Best Grand Turk Cruise Excursions (and What to Skip)

Quick Take

Grand Turk is a small island with one big advantage for cruisers. The best beach is right at the cruise center, so you can have a great day without spending a dime on transport. Add a world class snorkeling wall a short boat ride away and a stingray beach that kids love, and you have a port that punches above its size. I book these ports for clients as a travel advisor, and Grand Turk is one where I tell people to keep it simple.

Excursion
My Take
Rough Price (per person)
Beach at the cruise center
Free and excellent
$0
Snorkel the wall
Top pick
$50 to $100
Gibbs Cay stingrays
Best for families
$90 to $140
Dune buggy / island tour
Fun, small scale
$60 to $120
Lighthouse
Quick photo stop
$3 to $10 entry
Horseback in the sea
Memorable splurge
$90 to $130

The cruise center also has a big pool, shops, and a bar, so it works as a low effort day. My advice is to claim a free spot on the sand early, before the pool cabanas and rentals try to upsell you. For a lot of cruisers, this beach alone is enough, and it costs nothing.
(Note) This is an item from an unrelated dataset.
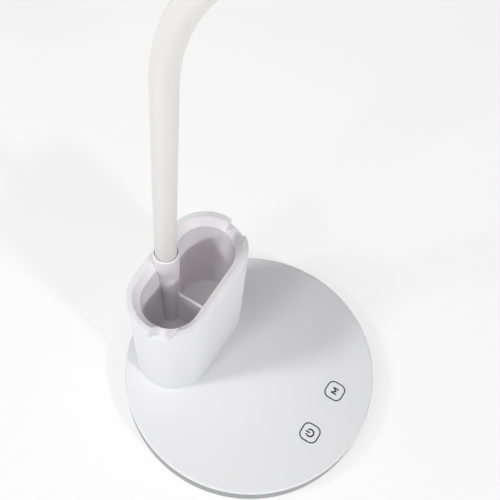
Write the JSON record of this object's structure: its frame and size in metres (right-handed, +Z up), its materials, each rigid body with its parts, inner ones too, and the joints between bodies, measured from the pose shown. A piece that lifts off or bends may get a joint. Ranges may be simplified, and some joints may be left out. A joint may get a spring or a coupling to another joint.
{
  "type": "desk lamp with organizer cup on its base",
  "caption": "Desk lamp on a round touch base: an oval two-compartment organizer cup with device rests stands on it, and a flexible neck rises from the cup to a slim lamp head.",
  "frame": {"origin": "centre of the round base on the desk", "axes": "+Z up, +X to the user's right along the organizer cup, -Y to the front, where the touch keys are"},
  "size_m": [0.16, 0.3482, 0.407],
  "materials": {
    "white_plastic": "fine satin",
    "white_silicone": "matt",
    "grey_foam": "matt",
    "steel": "zinc plated",
    "circuit_board": "solder mask",
    "aluminium_board": "white solder mask",
    "aluminium_plate": "plain",
    "brass_pads": "tinned",
    "diode_face": "cast resin",
    "opal_diffuser": "frosted",
    "light_grey_plastic": "fine satin",
    "printed_ink": "matt print"
  },
  "bodies": {
    "stand": {"antislip_pad": "grey_foam", "base_bottom": "white_plastic", "ballast_plate": "steel", "base_cover": "white_plastic", "base_screws": "steel", "ballast_screws": "steel", "control_board": "circuit_board", "board_screws": "steel", "touch_pads": "brass_pads", "inlet_board": "circuit_board", "power_socket": "steel", "organizer_shell": "white_plastic", "organizer_liner": "white_plastic", "organizer_screws": "steel", "neck_ferrule": "steel", "neck_washer": "steel", "neck_nut": "steel", "neck_sleeve_1": "white_silicone", "neck_core_1": "steel", "sleeve_bend_1": "white_silicone", "core_bend_1": "steel"},
    "neck_link_1": {"neck_sleeve_2": "white_silicone", "neck_core_2": "steel", "sleeve_bend_2": "white_silicone", "core_bend_2": "steel"},
    "neck_link_2": {"neck_sleeve_3": "white_silicone", "neck_core_3": "steel", "sleeve_bend_3": "white_silicone", "core_bend_3": "steel"},
    "neck_link_3": {"neck_sleeve_4": "white_silicone", "neck_core_4": "steel", "sleeve_bend_4": "white_silicone", "core_bend_4": "steel"},
    "neck_link_4": {"neck_sleeve_5": "white_silicone", "neck_core_5": "steel", "sleeve_bend_5": "white_silicone", "core_bend_5": "steel"},
    "neck_link_5": {"neck_sleeve_6": "white_silicone", "neck_core_6": "steel", "sleeve_bend_6": "white_silicone", "core_bend_6": "steel"},
    "lamp_head": {"neck_sleeve_7": "white_silicone", "neck_core_7": "steel", "head_housing": "white_plastic", "head_plug": "steel", "head_clamp": "white_plastic", "led_board": "aluminium_board", "heat_plate": "aluminium_plate", "led_chips": "diode_face", "light_frame": "white_plastic", "diffuser": "opal_diffuser", "board_holding_screws": "steel"}
  },
  "joints": [
    {"name": "neck_bend_1", "type": "hinge", "parent": "stand", "child": "neck_link_1", "pos_m": [0, 0.06078, 0.128], "axis": [1, 0, 0], "range_deg": [-12, 16], "deforming": ["sleeve_bend_1", "core_bend_1"]},
    {"name": "neck_bend_2", "type": "hinge", "parent": "neck_link_1", "child": "neck_link_2", "pos_m": [0, 0.05848, 0.19096], "axis": [0, 0.9993, 0.0384], "range_deg": [-25, 25], "deforming": ["sleeve_bend_2", "core_bend_2"]},
    {"name": "neck_bend_3", "type": "hinge", "parent": "neck_link_2", "child": "neck_link_3", "pos_m": [0, 0.05606, 0.25391], "axis": [1, 0, 0], "range_deg": [-25, 20], "deforming": ["sleeve_bend_3", "core_bend_3"]},
    {"name": "neck_bend_4", "type": "hinge", "parent": "neck_link_3", "child": "neck_link_4", "pos_m": [0, 0.04451, 0.31539], "axis": [0, 0.92, 0.3919], "range_deg": [-30, 30], "deforming": ["sleeve_bend_4", "core_bend_4"]},
    {"name": "neck_bend_5", "type": "hinge", "parent": "neck_link_4", "child": "neck_link_5", "pos_m": [0, 0.00782, 0.36595], "axis": [1, 0, 0], "range_deg": [-30, 20], "deforming": ["sleeve_bend_5", "core_bend_5"]},
    {"name": "neck_bend_6", "type": "hinge", "parent": "neck_link_5", "child": "lamp_head", "pos_m": [0, -0.04721, 0.39553], "axis": [0, 0.2649, 0.9643], "range_deg": [-35, 35], "deforming": ["sleeve_bend_6", "core_bend_6"]}
  ]
}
If you want more than the free sand, layer one paid activity on top of it rather than booking a full day tour. The island is small enough that you can do both. Bring reef shoes if you have them, since the entry near the rocks can be a little rough underfoot.

One more reason this beach wins. When the weather turns or you just want a break, the ship is a short walk away, so you are never far from a bathroom, a snack, or your cabin. That safety net is rare at a Caribbean port, and it makes Grand Turk a low stress day for families and first time cruisers.
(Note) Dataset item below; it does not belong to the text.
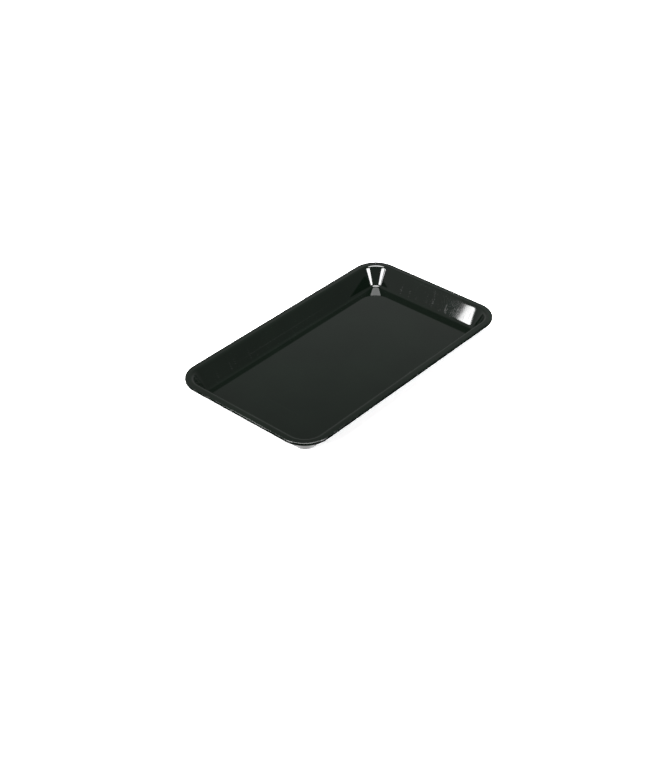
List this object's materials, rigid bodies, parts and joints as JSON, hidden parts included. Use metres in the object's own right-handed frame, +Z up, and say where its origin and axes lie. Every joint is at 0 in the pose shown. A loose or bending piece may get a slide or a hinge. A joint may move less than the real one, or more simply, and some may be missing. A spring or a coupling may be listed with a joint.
{
  "type": "paint tray",
  "caption": "Shallow rectangular tray with a flat floor, walls that slope out evenly all round, rounded corners and a narrow flat rim with a turned-down lip.",
  "frame": {"origin": "middle of the underside, in the plane that the tray rests on", "axes": "+X along the long sides, +Y along the short sides, +Z up out of the open top"},
  "size_m": [0.3, 0.1734, 0.0215],
  "materials": {
    "gloss_black": "high-gloss moulded plastic, black with a trace of green"
  },
  "bodies": {
    "root": {"tray": "gloss_black"}
  },
  "joints": []
}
2. Snorkel the Wall (My Top Pick)

The Grand Turk Wall is a legendary underwater cliff where the reef drops from shallow water to thousands of feet, and the visibility is exceptional. A guided snorkel or dive trip runs about $50 to $100 and takes you out by boat to reef edges where you see turtles, rays, and clouds of fish. This is the excursion I push people toward first.

Snorkelers get the shallow reef life, and certified divers get one of the best wall dives in the Caribbean right offshore. Because the island is tiny, these boats leave from close to the port and do not eat your whole day. Book a reputable operator ahead of a cruise day, since the good boats fill up fast.

If you are new to snorkeling, do not let the word wall scare you. Guides keep beginners in the calmer shallows over the reef top, and the drop off is something you look down into rather than swim over. The color and the fish life near the surface are the payoff, and you do not need to be a strong swimmer to enjoy it.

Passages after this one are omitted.